> **TASK**
Transcribe, exactly as they appear, the line that contains "Keep writing the", the line that contains "with rounded edges.", and every line in between, and nothing else.

[Object modeling scripts]
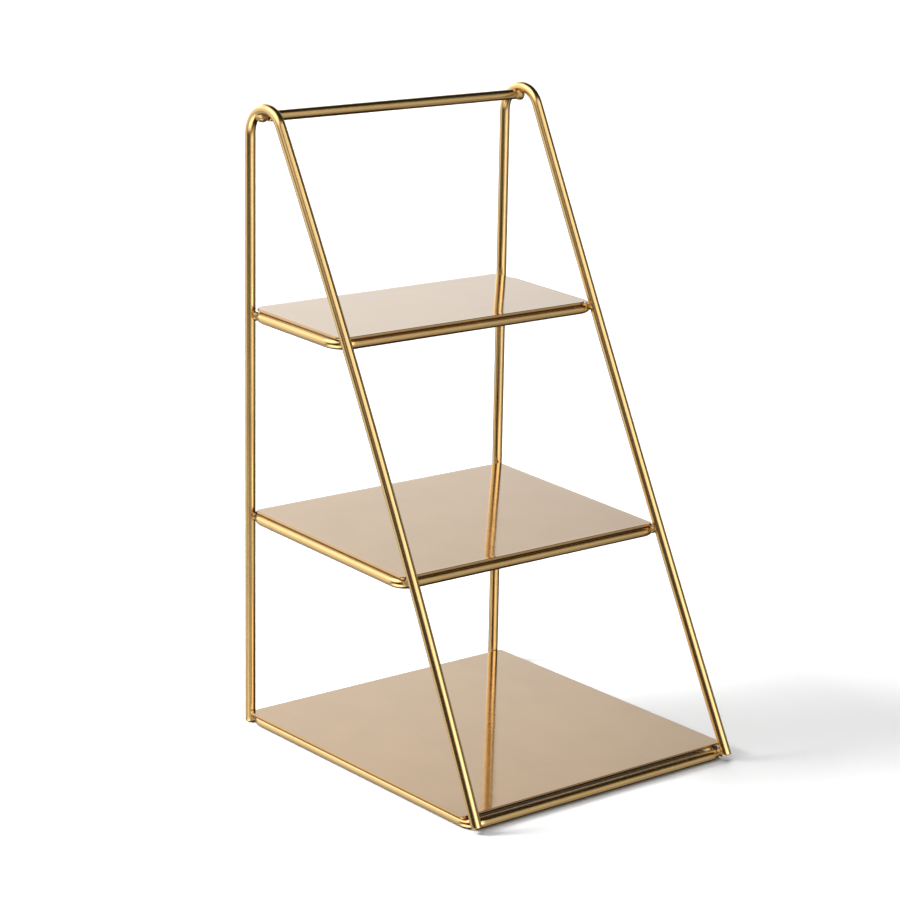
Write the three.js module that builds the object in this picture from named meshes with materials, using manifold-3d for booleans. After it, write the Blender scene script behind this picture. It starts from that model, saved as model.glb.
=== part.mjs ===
// Three-tier cake stand welded from round wire, with a sheet-metal plate on each tier.
// Millimetres, +Z up, X across the stand, -Y to the front, table at z = 0.
import * as THREE from 'three';
import { mergeVertices } from 'three/addons/utils/BufferGeometryUtils.js';
import Module from 'manifold-3d';

const wasm = await Module();
wasm.setup();

// Stock and clearances
const wireDiameter = 6;
const wireRadius = wireDiameter / 2;
const plateThickness = 1.6;
const weldGap = 0.3;

// Side frames
const frameSpacing = 185.6;
const footSpacing = 209.4;
const frameHeight = 365;
const bendRadius = 15.5;
const frameLean = THREE.MathUtils.degToRad(0.61);
const frameLift = 1.75;
const sides = [
  { name: 'left', direction: -1, bowForward: 3.9, bowInward: 0.8, handleBeadBack: 6 },
  { name: 'right', direction: 1, bowForward: -0.8, bowInward: 0.4, handleBeadBack: 2.5 },
];

// Handle bar: it lies behind and above the centre of the bends.
const handleBack = 3;
const handleRise = 11;
const handleBeadInset = 1.3;
const handleBeadRise = 10.8;
const handleBeadHalfSizes = new THREE.Vector3(4, 5.2, 3.6);

// Shelves: the height is the plate's top face above the table at y = 0.
const cornerBead = { radius: 3.1, bite: 1.6 };
const shelves = [
  {
    name: 'top', height: 246.15, pitch: 1.65,
    plate: { left: -93.2, right: 86.9, front: 21.2, rear: 104, cornerRadius: 6 },
    loop: { front: 24.1, rear: 103, cornerRadius: 10 },
  },
  {
    name: 'middle', height: 127.15, pitch: 1.9,
    plate: { left: -93.4, right: 90.7, front: -37.7, rear: 101, cornerRadius: 3 },
    loop: { front: -36, rear: 101.6, cornerRadius: 8 },
  },
  {
    name: 'bottom', height: wireDiameter + weldGap + plateThickness, pitch: 0,
    plate: { left: -96.4, right: 96.4, front: -96.8, rear: 101.4, cornerRadius: 2.5 },
    loop: { front: -99.8, rear: 100.4, cornerRadius: 8 },
  },
];

// Facets
const wireSides = 12;
const bendSteps = 12;
const legSteps = 8;
const cornerSteps = 5;
const beadSides = 12;
const beadRings = 8;
const beadSearchSamples = { frame: 1400, loop: 300 };
const backLegSteps = 2;
const halfOverlap = 0.5;
const mergeDistance = 1e-4;

const wireFinish = { color: 0xc79a4b, roughness: 0.28, metalness: 1 };
const plateFinish = { color: 0xdcc3a2, roughness: 0.12, metalness: 1 };
const beadFinish = { color: 0xa87f3c, roughness: 0.4, metalness: 1 };

const up = new THREE.Vector3(0, 0, 1);

/** A route of straight and curved pieces, each with its own number of steps. */
class WireRoute extends THREE.CurvePath {
  constructor(pieces) {
    super();
    this.pieces = pieces;
    this.steps = pieces.reduce((sum, piece) => sum + piece.steps, 0);
  }

  getPoint(t, target = new THREE.Vector3()) {
    let at = THREE.MathUtils.clamp(t, 0, 1) * this.steps;
    for (const { curve, steps } of this.pieces.slice(0, -1)) {
      if (at < steps) return curve.getPoint(at / steps, target);
      at -= steps;
    }
    const { curve, steps } = this.pieces.at(-1);
    return curve.getPoint(Math.min(at / steps, 1), target);
  }

  getUtoTmapping(u) {
    return u;
  }
}

/** A circular arc about a centre, from one angle to another, in the plane of two axes. */
class PlanarArc extends THREE.Curve {
  constructor(centre, axisU, axisV, radius, start, end) {
    super();
    Object.assign(this, { centre, axisU, axisV, radius, start, end });
  }

  getPoint(t, target = new THREE.Vector3()) {
    const angle = THREE.MathUtils.lerp(this.start, this.end, t);
    return target.copy(this.centre)
      .addScaledVector(this.axisU, this.radius * Math.cos(angle))
      .addScaledVector(this.axisV, this.radius * Math.sin(angle));
  }
}

function roundSection(radius) {
  const points = [];
  for (let i = 0; i < wireSides; i += 1) {
    const angle = (2 * Math.PI * i) / wireSides;
    points.push(new THREE.Vector2(radius * Math.cos(angle), radius * Math.sin(angle)));
  }
  return new THREE.Shape(points);
}

function tube(route, radius = wireRadius) {
  return new THREE.ExtrudeGeometry(roundSection(radius), {
    steps: route.steps,
    bevelEnabled: false,
    extrudePath: route,
  });
}

/** A three.js geometry as a manifold solid, placed by a matrix. */
function solidOf(geometry, matrix = new THREE.Matrix4()) {
  const plain = geometry.clone().applyMatrix4(matrix);
  plain.deleteAttribute('normal');
  plain.deleteAttribute('uv');
  const merged = mergeVertices(plain, mergeDistance);
  return new wasm.Manifold(new wasm.Mesh({
    numProp: 3,
    vertProperties: new Float32Array(merged.attributes.position.array),
    triVerts: new Uint32Array(merged.index.array),
  }));
}

function geometryOf(solid) {
  const mesh = solid.getMesh();
  const geometry = new THREE.BufferGeometry();
  geometry.setAttribute('position', new THREE.BufferAttribute(mesh.vertProperties, 3));
  geometry.setIndex(new THREE.BufferAttribute(mesh.triVerts, 1));
  geometry.computeVertexNormals();
  return geometry;
}

function named(name, geometry, finish) {
  const mesh = new THREE.Mesh(geometry, new THREE.MeshStandardMaterial(finish));
  mesh.name = name;
  return mesh;
}

// Side frame: back leg, top bend and slanted leg in one wire.
const bendCentre = new THREE.Vector3(
  0,
  footSpacing / 2 - bendRadius,
  frameHeight - wireRadius - bendRadius,
);

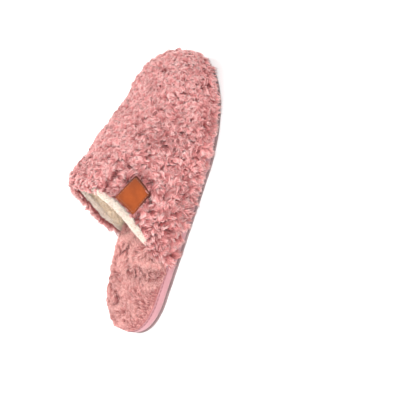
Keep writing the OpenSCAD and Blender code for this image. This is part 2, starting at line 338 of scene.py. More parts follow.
def sole_layer(name, low, high, heel_d, toe_d, edge_low, edge_high, material,
               stations=110, crown=0.0, floor=None):
    """A slab in the shape of the sole with rounded edges.

    crown lifts the middle of its top, and floor gives the height of its underside."""
    ks = (1 - np.cos(np.linspace(0, math.pi, stations))) / 2
    turn = np.linspace(0, math.pi / 2, EDGE_STEPS)
    tall = min(edge_high, high - low - edge_low)
    inset = np.concatenate([edge_low * (1 - np.sin(turn)), edge_high * (1 - np.cos(turn))])
    rise = np.concatenate([low + edge_low * (1 - np.cos(turn)), high - tall * (1 - np.sin(turn))])
    across = np.linspace(-1, 1, ACROSS_STEPS)[1:-1]
    sides = np.concatenate([across, np.ones(len(inset)), across[::-1], -np.ones(len(inset))])
    insets = np.concatenate([np.full(len(across), edge_low), inset,
                             np.full(len(across), edge_high), inset[::-1]])
    heights = np.concatenate([np.full(len(across), low), rise, np.full(len(across), high), rise[::-1]])
    k, side, inward = ks[:, None], sides[None, :], insets[None, :]
    x, y = sole_point(k, side, heel_d, toe_d, inward)
    z = np.broadcast_to(heights, x.shape).copy()
    z += np.where(np.isclose(heights, high), crown * (1 - sides ** 2), 0) * heel_round(k) * toe_round(k)
    if floor is not None:
        z += np.where(np.isclose(heights, low), floor(y, side), 0)
    return clean(loft(name, np.stack([x, y, z], -1), material))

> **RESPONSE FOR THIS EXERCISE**
Keep writing the OpenSCAD and Blender code for this image. This is part 2, starting at line 338 of scene.py. More parts follow.
def sole_layer(name, low, high, heel_d, toe_d, edge_low, edge_high, material,
               stations=110, crown=0.0, floor=None):
    """A slab in the shape of the sole with rounded edges.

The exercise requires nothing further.